A theoretical prediction on intermolecular monoelectron dihydrogen bond H⋯e⋯H in the cluster anion (FH)2{e}(HF)2

Abstract

Using the aug-cc-pVDZ basis set supplemented with bond functions (BF), the existences of the systems (FH)2{e}(HF)2 have been studied. It was found to have equilibrium geometry with all frequencies real at the second-order Møller–Plesset perturbation (MP2/aug-cc-pvdz+BF) level. The calculated vertical electron detachment energy is 1.065 eV for (FH)2{e}(HF)2 at the coupled cluster level of theory with single, double, and noniterative triple excitations (CCSD(T)).
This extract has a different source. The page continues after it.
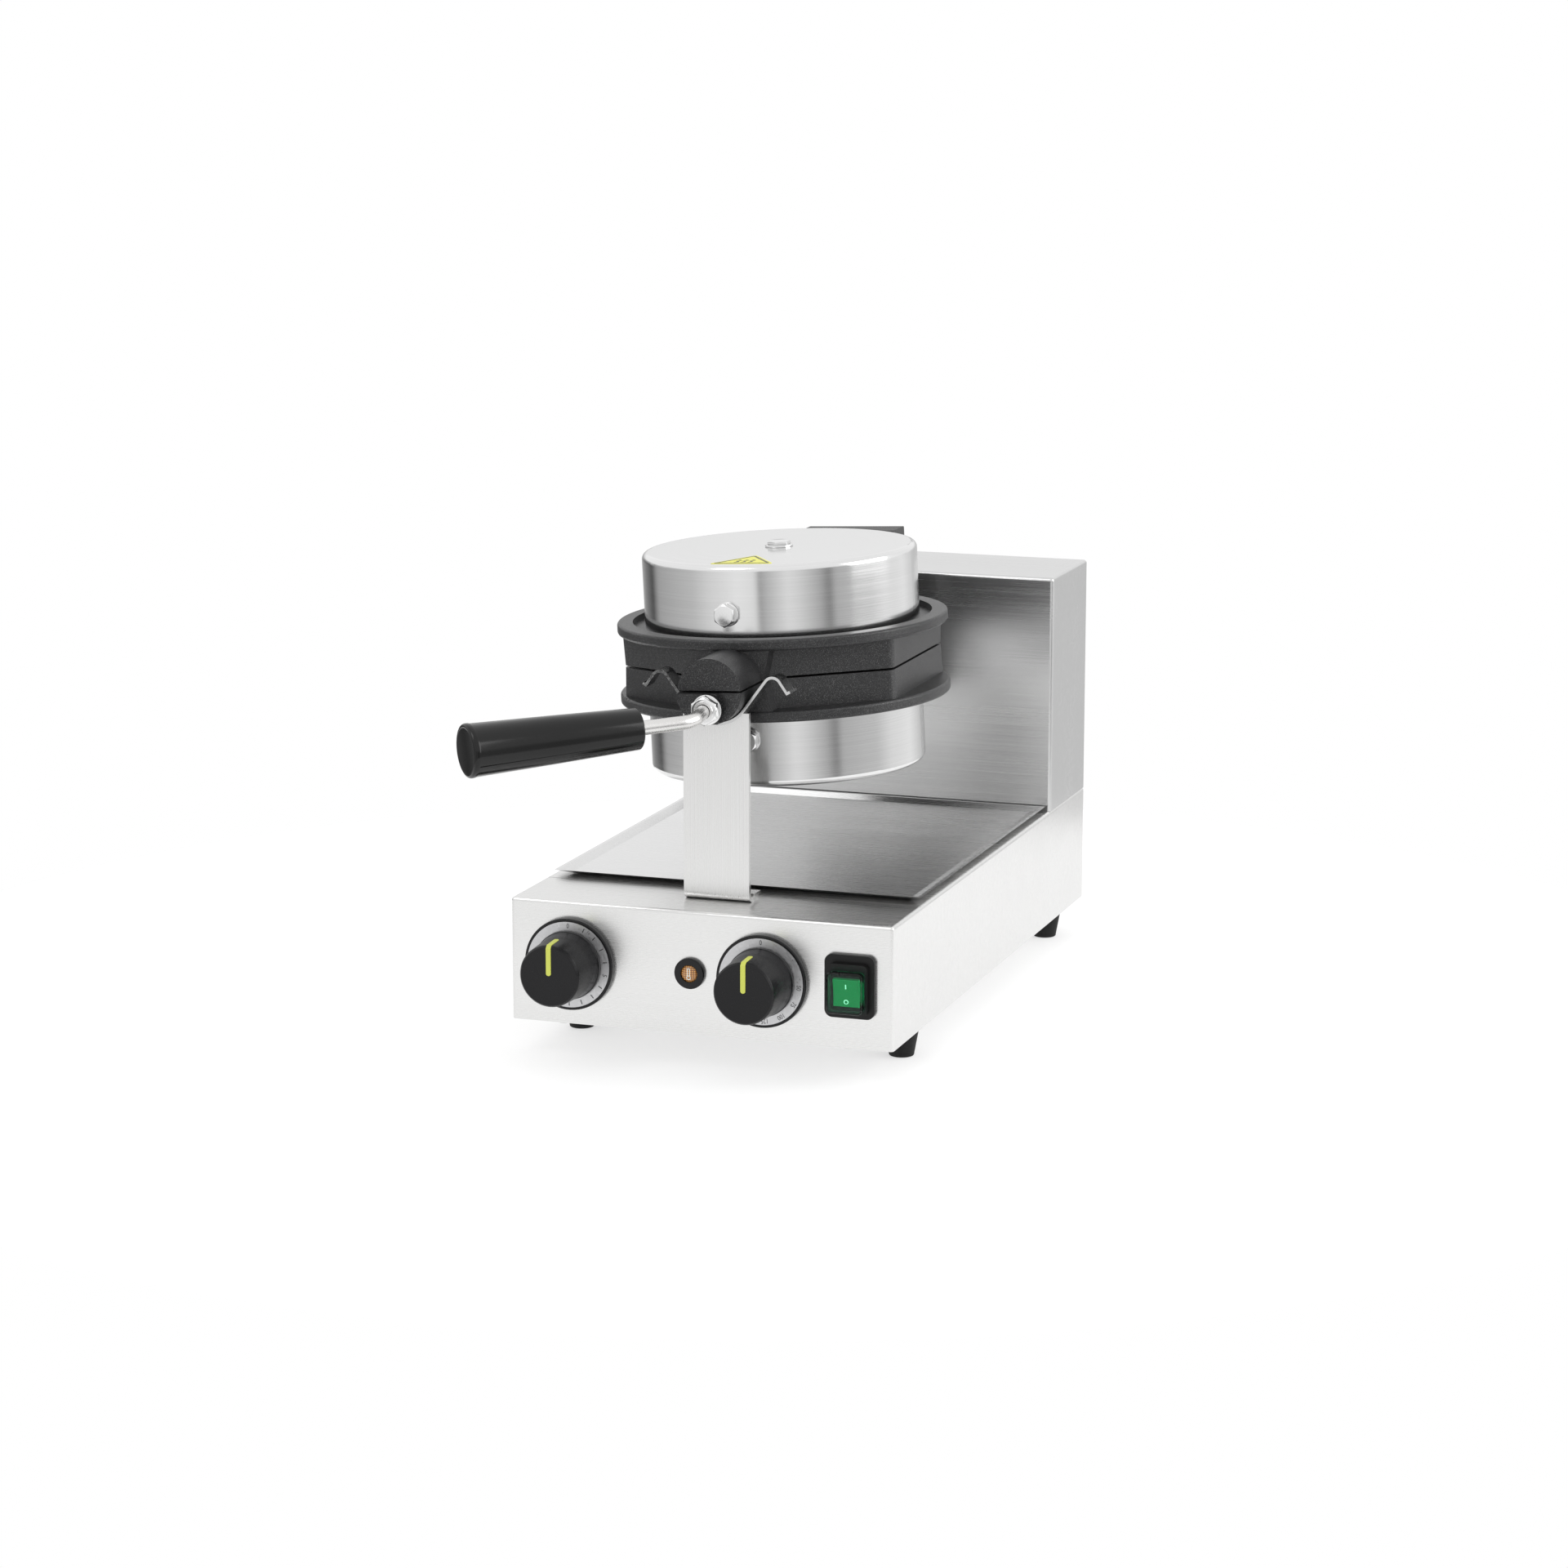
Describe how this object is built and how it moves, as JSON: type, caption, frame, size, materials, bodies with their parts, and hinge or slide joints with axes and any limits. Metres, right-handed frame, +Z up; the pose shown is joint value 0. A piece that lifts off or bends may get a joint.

The result calculated indicated that the stabilities of the system own to forming the monoelectron dihydrogen bond H⋯e⋯H, which comes not only from the static Coulomb interaction but also from the dispersion interaction between the loosely bound (excess) electron and the neutral molecular (cluster’s) hosts. The characteristics of the monoelectron dihydrogen bond H⋯e⋯H of the system have been revealed. The H⋯e⋯H bond length is 2.359 Å for (FH)2{e}(HF)2. Some vibrational modes that display the presence of the bond H⋯e⋯H have been found and a novel secondary interaction, H-bond-excess electron attracting has been discussed.